One way or another, flags were a major issue in 1980.

At the proposal in Lake Placid, Finnish IOC member Paavo Honkajurri had made the proposal that all nations use the Olympic flag. It was a proposal he repeated in Moscow.

In fact the IOC made an alteration to their regulations to allow teams to parade under the flag of their National Olympic Committee or simply use the Olympic flag.
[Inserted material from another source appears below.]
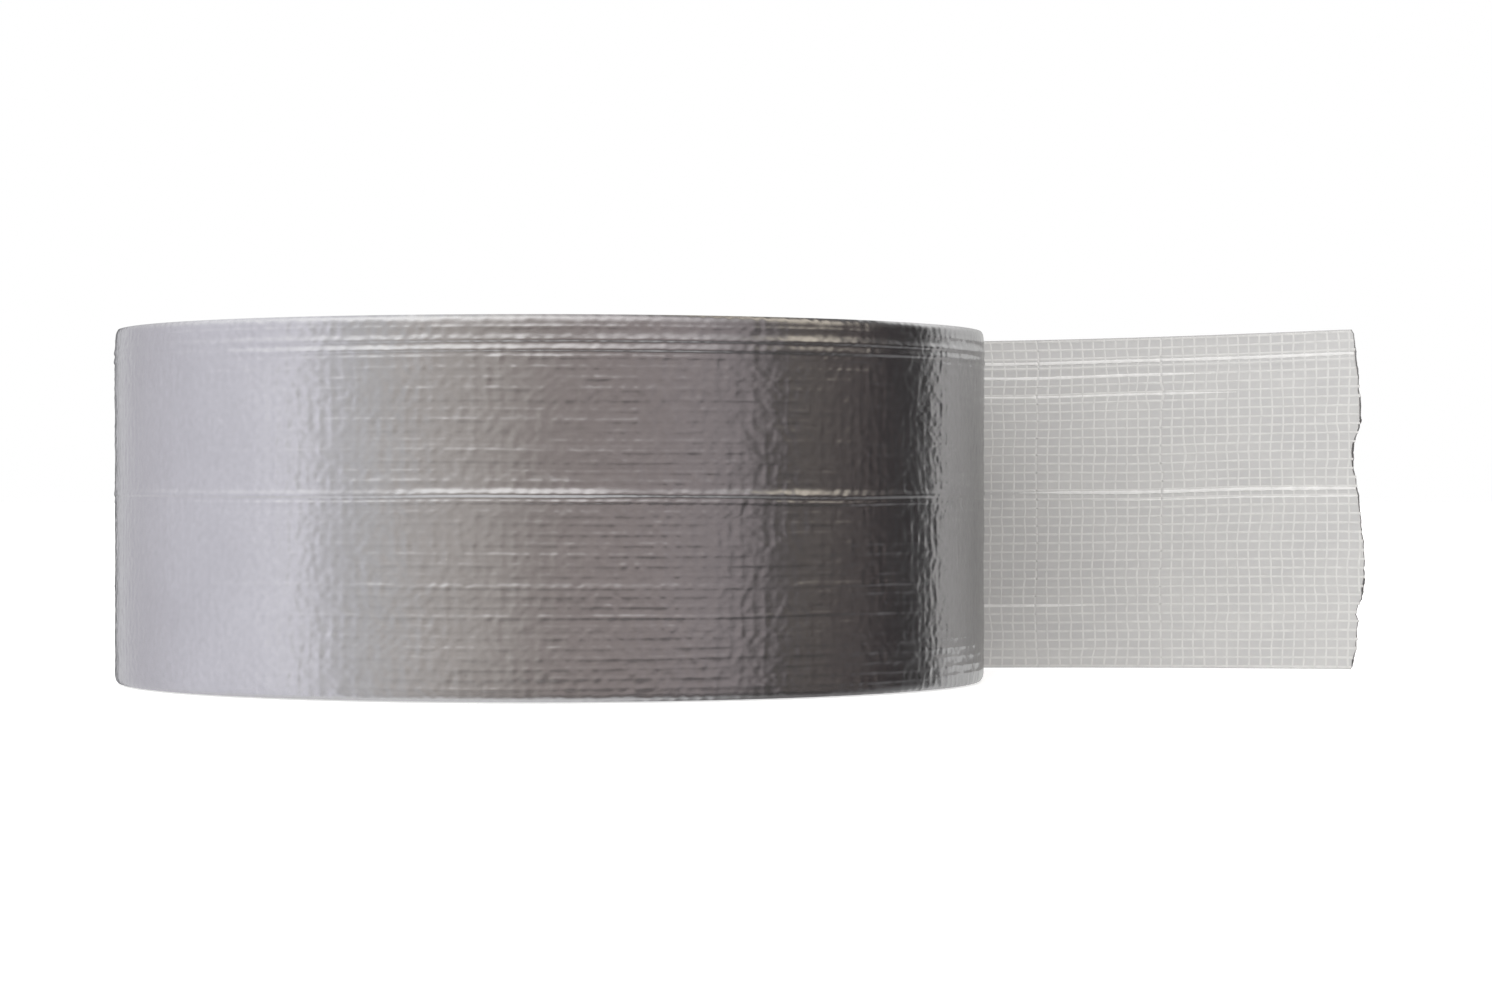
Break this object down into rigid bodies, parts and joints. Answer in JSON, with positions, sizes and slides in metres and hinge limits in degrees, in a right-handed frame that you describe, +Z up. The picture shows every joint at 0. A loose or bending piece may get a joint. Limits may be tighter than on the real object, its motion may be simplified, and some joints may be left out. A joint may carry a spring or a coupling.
{
  "type": "duct tape roll",
  "caption": "Roll of silver cloth-backed duct tape on a paperboard core, lying flat, with a torn free end peeled off the back.",
  "frame": {"origin": "on the core's axis, at the lower side face that the roll lies on", "axes": "+Z up the core's axis; the free end leaves the back (+Y) and runs to +X"},
  "size_m": [0.1731, 0.1198, 0.048],
  "materials": {
    "core_paper": "matte kraft paper",
    "core_board": "matte grey-brown paperboard",
    "wound_tape": "cut edges of wound tape, satin",
    "tape_film": "glossy silver polyethylene film",
    "tape_scrim": "open woven white cloth",
    "tape_adhesive": "tacky pale grey rubber adhesive"
  },
  "bodies": {
    "roll": {"core_inner_liner": "core_paper", "core_board_ply_1": "core_board", "core_board_ply_2": "core_board", "core_board_ply_3": "core_board", "core_board_ply_4": "core_board", "core_outer_liner": "core_paper", "wound_tape": "wound_tape", "outer_turn_film": "tape_film", "outer_turn_scrim": "tape_scrim", "outer_turn_adhesive": "tape_adhesive"},
    "peel_1": {"peel_1_film": "tape_film", "peel_1_scrim": "tape_scrim", "peel_1_adhesive": "tape_adhesive"},
    "peel_2": {"peel_2_film": "tape_film", "peel_2_scrim": "tape_scrim", "peel_2_adhesive": "tape_adhesive"},
    "lift": {"lift_film": "tape_film", "lift_scrim": "tape_scrim", "lift_adhesive": "tape_adhesive"},
    "tail_1": {"tail_1_film": "tape_film", "tail_1_scrim": "tape_scrim", "tail_1_adhesive": "tape_adhesive"},
    "tail_2": {"tail_2_film": "tape_film", "tail_2_scrim": "tape_scrim", "tail_2_adhesive": "tape_adhesive"},
    "tail_3": {"tail_3_film": "tape_film", "tail_3_scrim": "tape_scrim", "tail_3_adhesive": "tape_adhesive"}
  },
  "joints": [
    {"name": "peel_back_2", "type": "hinge", "parent": "roll", "child": "peel_1", "pos_m": [-0.01641, 0.05756, 0.024], "axis": [0, 0, 1], "range_deg": [0, 55]},
    {"name": "peel_back_1", "type": "hinge", "parent": "peel_1", "child": "peel_2", "pos_m": [0.0125, 0.05857, 0.024], "axis": [0, 0, 1], "range_deg": [0, 55]},
    {"name": "lift_off", "type": "hinge", "parent": "peel_2", "child": "lift", "pos_m": [0.03851, 0.04589, 0.024], "axis": [0, 0, 1], "range_deg": [0, 55]},
    {"name": "tail_1_flex", "type": "hinge", "parent": "lift", "child": "tail_1", "pos_m": [0.06001, 0.032, 0.024], "axis": [0, 0, 1], "range_deg": [-30, 35]},
    {"name": "tail_2_flex", "type": "hinge", "parent": "tail_1", "child": "tail_2", "pos_m": [0.07803, 0.02751, 0.024], "axis": [0, 0, 1], "range_deg": [-30, 30]},
    {"name": "tail_3_flex", "type": "hinge", "parent": "tail_2", "child": "tail_3", "pos_m": [0.09617, 0.01915, 0.024], "axis": [0, 0, 1], "range_deg": [-30, 30]}
  ]
}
At a meeting in Rome held in May 1980, 18 National Olympic Committees including, curiously, West Germany, had signed a declaration in which they undertook to use the Olympic flag and anthem. The NOCs insisted “Their mission is to defend the Olympic music and that it is their duty to permit participation in the Games by their athletes. This participation is even more important in a period of tension and international conflicts, expressing as it does, a hope of mutual understanding for future generations.”

The statement continued:

“It was recognised that the ultimate acceptance of the invitation and the criteria was essentially the prerogative of each NOC; but there was general agreement that they (the criteria) afforded a sound basis for a recommendation that the invitation be accepted. 1. NOCs will not participate as a contingent in the opening ceremony. A flag-bearer only will follow the name-board. 2. At all times and on all occasions the flag of the participating delegations will be the Olympic flag. 3. The anthem will be the official Olympic anthem.”

Greece, Austria, Finland and Malta, were amongst those who eventually elected to use their national flag. Spain and New Zealand both paraded under their individual NOC flags. Others, including Australia, Denmark, France, Great Britain and Italy, used the Olympic flag.

The most striking moment came at the velodrome when Robert Dill Bundi won cycling pursuit gold for Switzerland, ahead of Alain Bondue of France. Denmark’s Hans Henrik Orsted took bronze.

At the medal ceremony, three Olympic flags were raised to the accompaniment of the Olympic hymn.